#### Dataset excerpt

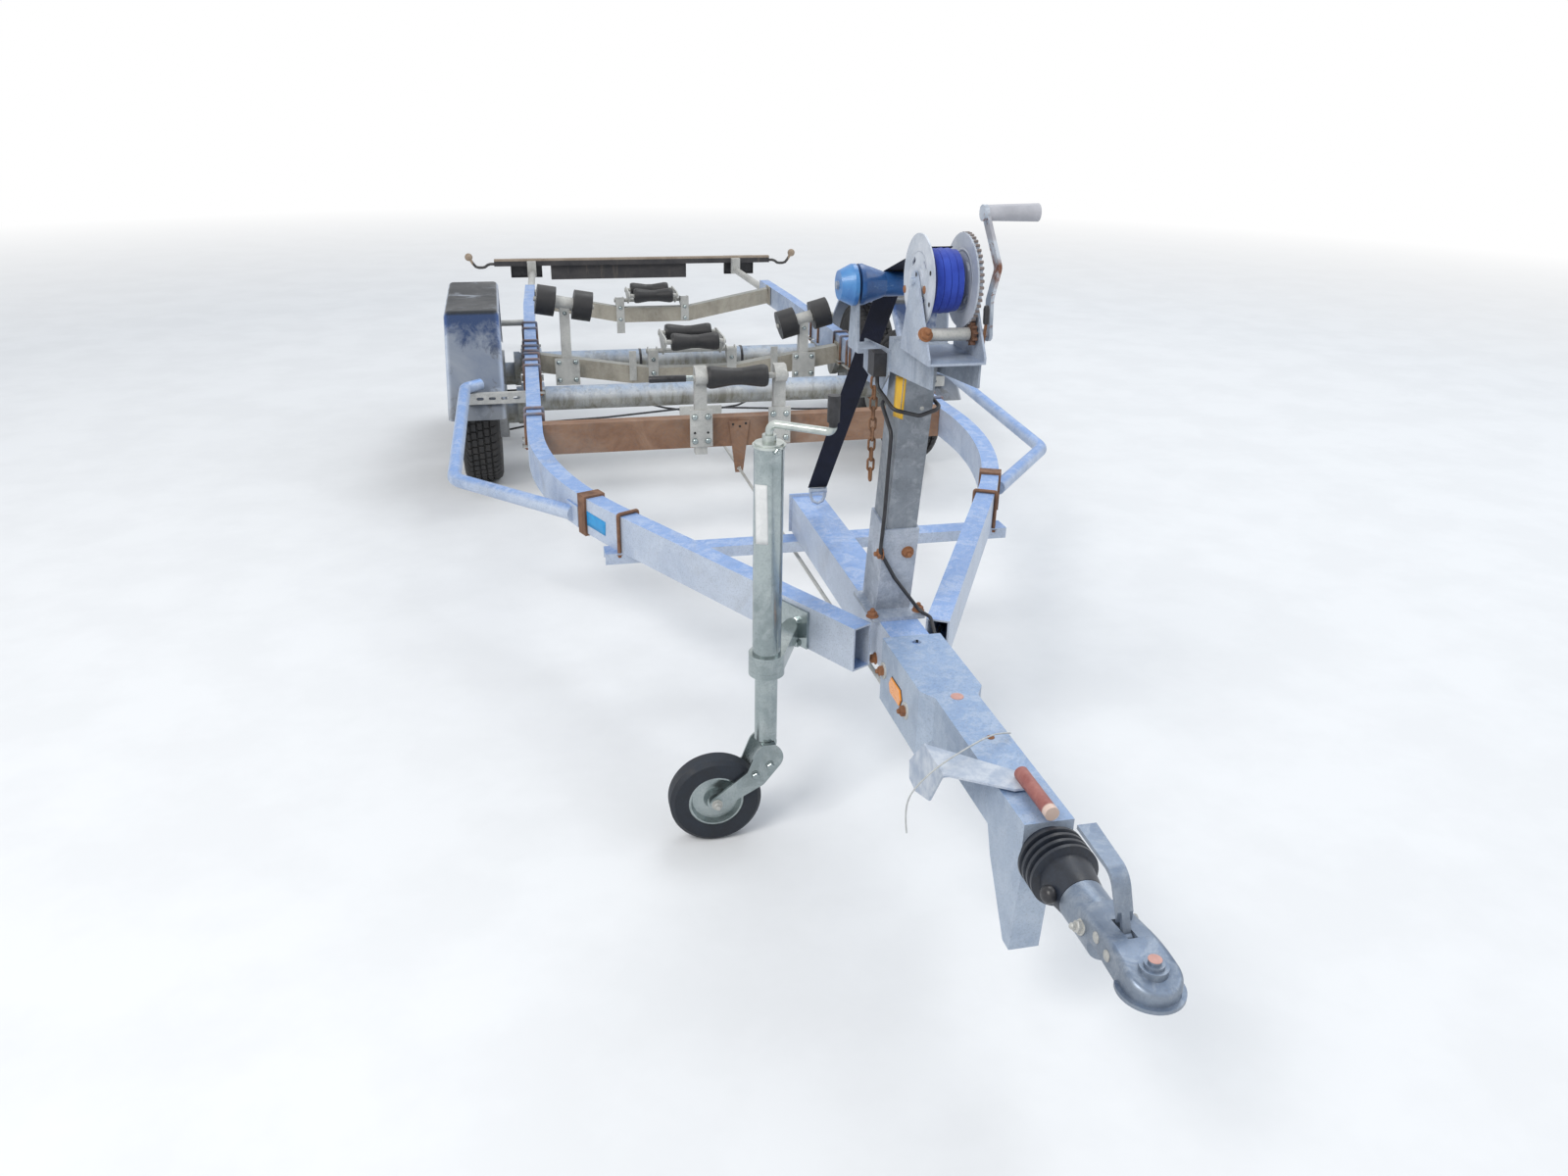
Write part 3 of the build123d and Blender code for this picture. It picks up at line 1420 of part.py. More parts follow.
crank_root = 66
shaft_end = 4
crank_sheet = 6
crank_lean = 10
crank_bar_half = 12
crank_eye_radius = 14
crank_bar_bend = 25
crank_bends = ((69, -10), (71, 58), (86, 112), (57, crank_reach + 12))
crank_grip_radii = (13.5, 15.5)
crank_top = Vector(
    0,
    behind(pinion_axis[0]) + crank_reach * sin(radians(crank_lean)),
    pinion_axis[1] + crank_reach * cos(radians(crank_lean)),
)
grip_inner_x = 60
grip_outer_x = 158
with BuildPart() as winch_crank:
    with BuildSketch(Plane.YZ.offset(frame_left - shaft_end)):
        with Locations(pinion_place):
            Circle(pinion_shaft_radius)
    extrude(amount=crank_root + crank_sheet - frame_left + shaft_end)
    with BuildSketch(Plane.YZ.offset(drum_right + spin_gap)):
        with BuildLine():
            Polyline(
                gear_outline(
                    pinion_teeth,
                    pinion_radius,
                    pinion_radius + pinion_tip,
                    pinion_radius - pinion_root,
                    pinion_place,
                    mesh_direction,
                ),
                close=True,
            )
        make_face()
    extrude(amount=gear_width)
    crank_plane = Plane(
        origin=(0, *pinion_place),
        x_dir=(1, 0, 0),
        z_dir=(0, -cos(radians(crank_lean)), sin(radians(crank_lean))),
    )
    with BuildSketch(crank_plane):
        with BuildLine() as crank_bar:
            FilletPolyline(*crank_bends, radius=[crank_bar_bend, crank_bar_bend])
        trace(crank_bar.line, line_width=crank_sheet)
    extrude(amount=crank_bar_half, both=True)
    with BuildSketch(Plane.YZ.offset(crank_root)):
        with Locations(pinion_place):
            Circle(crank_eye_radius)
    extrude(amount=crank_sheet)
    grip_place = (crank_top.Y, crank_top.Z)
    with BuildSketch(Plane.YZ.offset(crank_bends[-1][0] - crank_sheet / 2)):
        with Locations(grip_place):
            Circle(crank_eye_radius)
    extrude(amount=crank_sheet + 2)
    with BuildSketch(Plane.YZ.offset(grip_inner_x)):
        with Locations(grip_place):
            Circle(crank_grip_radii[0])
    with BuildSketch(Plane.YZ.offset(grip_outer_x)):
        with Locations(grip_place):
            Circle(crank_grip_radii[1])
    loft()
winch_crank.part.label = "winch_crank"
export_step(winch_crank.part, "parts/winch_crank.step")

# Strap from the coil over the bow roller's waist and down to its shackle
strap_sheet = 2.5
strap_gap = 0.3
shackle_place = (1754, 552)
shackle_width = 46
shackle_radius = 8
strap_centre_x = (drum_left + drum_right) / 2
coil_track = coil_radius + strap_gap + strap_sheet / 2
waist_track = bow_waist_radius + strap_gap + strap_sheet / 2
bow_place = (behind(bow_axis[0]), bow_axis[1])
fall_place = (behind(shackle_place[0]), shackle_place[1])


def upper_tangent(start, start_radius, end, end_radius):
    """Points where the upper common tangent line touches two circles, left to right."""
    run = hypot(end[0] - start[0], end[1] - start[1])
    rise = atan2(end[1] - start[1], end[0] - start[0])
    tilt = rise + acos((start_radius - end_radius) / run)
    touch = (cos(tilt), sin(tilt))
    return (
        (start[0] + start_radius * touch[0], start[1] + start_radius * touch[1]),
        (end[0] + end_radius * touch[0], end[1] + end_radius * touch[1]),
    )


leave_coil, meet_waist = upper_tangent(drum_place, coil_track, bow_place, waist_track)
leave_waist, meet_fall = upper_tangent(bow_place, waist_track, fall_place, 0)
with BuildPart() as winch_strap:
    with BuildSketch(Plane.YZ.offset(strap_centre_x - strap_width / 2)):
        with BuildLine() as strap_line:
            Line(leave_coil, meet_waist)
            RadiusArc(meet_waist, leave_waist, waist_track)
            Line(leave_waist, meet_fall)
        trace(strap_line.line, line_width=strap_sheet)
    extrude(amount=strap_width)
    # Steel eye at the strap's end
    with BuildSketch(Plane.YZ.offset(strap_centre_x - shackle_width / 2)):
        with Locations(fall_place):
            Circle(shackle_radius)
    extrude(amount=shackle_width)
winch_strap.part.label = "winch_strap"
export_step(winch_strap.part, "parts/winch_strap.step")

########

• Written task:
Give every line of the material again, exactly as it reads.

• Solved exercise:
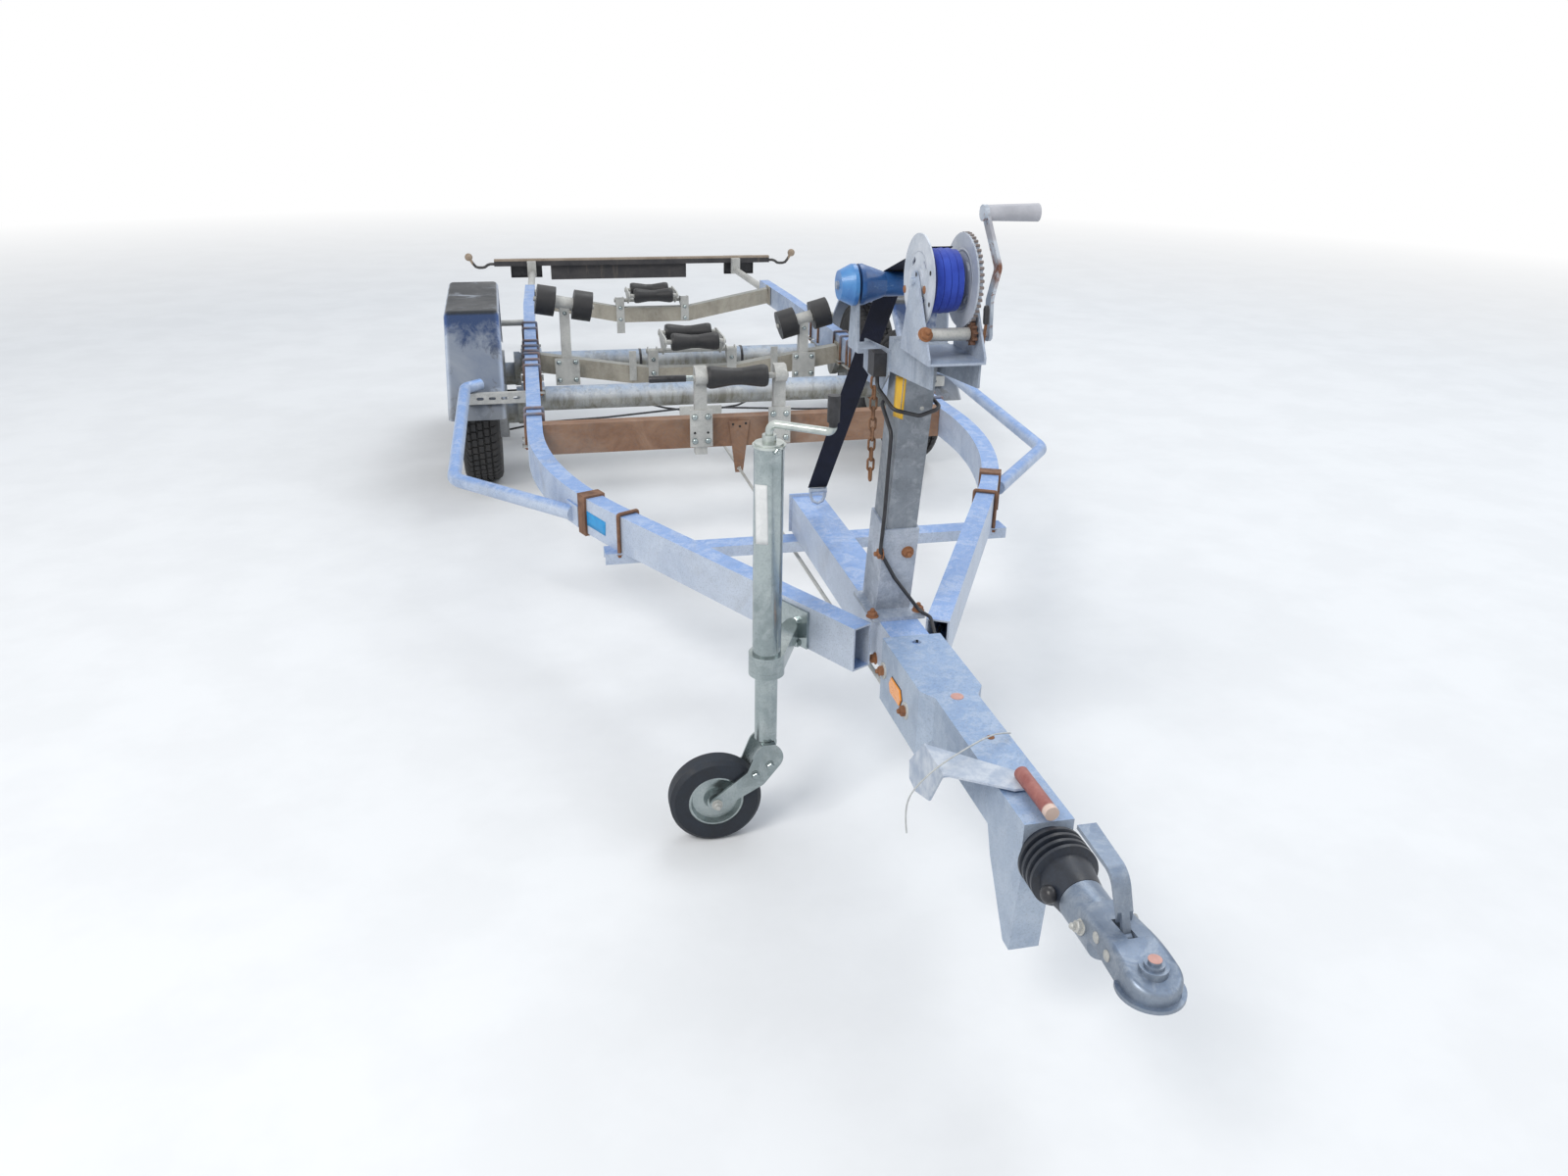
Write part 3 of the build123d and Blender code for this picture. It picks up at line 1420 of part.py. More parts follow.
crank_root = 66
shaft_end = 4
crank_sheet = 6
crank_lean = 10
crank_bar_half = 12
crank_eye_radius = 14
crank_bar_bend = 25
crank_bends = ((69, -10), (71, 58), (86, 112), (57, crank_reach + 12))
crank_grip_radii = (13.5, 15.5)
crank_top = Vector(
    0,
    behind(pinion_axis[0]) + crank_reach * sin(radians(crank_lean)),
    pinion_axis[1] + crank_reach * cos(radians(crank_lean)),
)
grip_inner_x = 60
grip_outer_x = 158
with BuildPart() as winch_crank:
    with BuildSketch(Plane.YZ.offset(frame_left - shaft_end)):
        with Locations(pinion_place):
            Circle(pinion_shaft_radius)
    extrude(amount=crank_root + crank_sheet - frame_left + shaft_end)
    with BuildSketch(Plane.YZ.offset(drum_right + spin_gap)):
        with BuildLine():
            Polyline(
                gear_outline(
                    pinion_teeth,
                    pinion_radius,
                    pinion_radius + pinion_tip,
                    pinion_radius - pinion_root,
                    pinion_place,
                    mesh_direction,
                ),
                close=True,
            )
        make_face()
    extrude(amount=gear_width)
    crank_plane = Plane(
        origin=(0, *pinion_place),
        x_dir=(1, 0, 0),
        z_dir=(0, -cos(radians(crank_lean)), sin(radians(crank_lean))),
    )
    with BuildSketch(crank_plane):
        with BuildLine() as crank_bar:
            FilletPolyline(*crank_bends, radius=[crank_bar_bend, crank_bar_bend])
        trace(crank_bar.line, line_width=crank_sheet)
    extrude(amount=crank_bar_half, both=True)
    with BuildSketch(Plane.YZ.offset(crank_root)):
        with Locations(pinion_place):
            Circle(crank_eye_radius)
    extrude(amount=crank_sheet)
    grip_place = (crank_top.Y, crank_top.Z)
    with BuildSketch(Plane.YZ.offset(crank_bends[-1][0] - crank_sheet / 2)):
        with Locations(grip_place):
            Circle(crank_eye_radius)
    extrude(amount=crank_sheet + 2)
    with BuildSketch(Plane.YZ.offset(grip_inner_x)):
        with Locations(grip_place):
            Circle(crank_grip_radii[0])
    with BuildSketch(Plane.YZ.offset(grip_outer_x)):
        with Locations(grip_place):
            Circle(crank_grip_radii[1])
    loft()
winch_crank.part.label = "winch_crank"
export_step(winch_crank.part, "parts/winch_crank.step")

# Strap from the coil over the bow roller's waist and down to its shackle
strap_sheet = 2.5
strap_gap = 0.3
shackle_place = (1754, 552)
shackle_width = 46
shackle_radius = 8
strap_centre_x = (drum_left + drum_right) / 2
coil_track = coil_radius + strap_gap + strap_sheet / 2
waist_track = bow_waist_radius + strap_gap + strap_sheet / 2
bow_place = (behind(bow_axis[0]), bow_axis[1])
fall_place = (behind(shackle_place[0]), shackle_place[1])


def upper_tangent(start, start_radius, end, end_radius):
    """Points where the upper common tangent line touches two circles, left to right."""
    run = hypot(end[0] - start[0], end[1] - start[1])
    rise = atan2(end[1] - start[1], end[0] - start[0])
    tilt = rise + acos((start_radius - end_radius) / run)
    touch = (cos(tilt), sin(tilt))
    return (
        (start[0] + start_radius * touch[0], start[1] + start_radius * touch[1]),
        (end[0] + end_radius * touch[0], end[1] + end_radius * touch[1]),
    )


leave_coil, meet_waist = upper_tangent(drum_place, coil_track, bow_place, waist_track)
leave_waist, meet_fall = upper_tangent(bow_place, waist_track, fall_place, 0)
with BuildPart() as winch_strap:
    with BuildSketch(Plane.YZ.offset(strap_centre_x - strap_width / 2)):
        with BuildLine() as strap_line:
            Line(leave_coil, meet_waist)
            RadiusArc(meet_waist, leave_waist, waist_track)
            Line(leave_waist, meet_fall)
        trace(strap_line.line, line_width=strap_sheet)
    extrude(amount=strap_width)
    # Steel eye at the strap's end
    with BuildSketch(Plane.YZ.offset(strap_centre_x - shackle_width / 2)):
        with Locations(fall_place):
            Circle(shackle_radius)
    extrude(amount=shackle_width)
winch_strap.part.label = "winch_strap"
export_step(winch_strap.part, "parts/winch_strap.step")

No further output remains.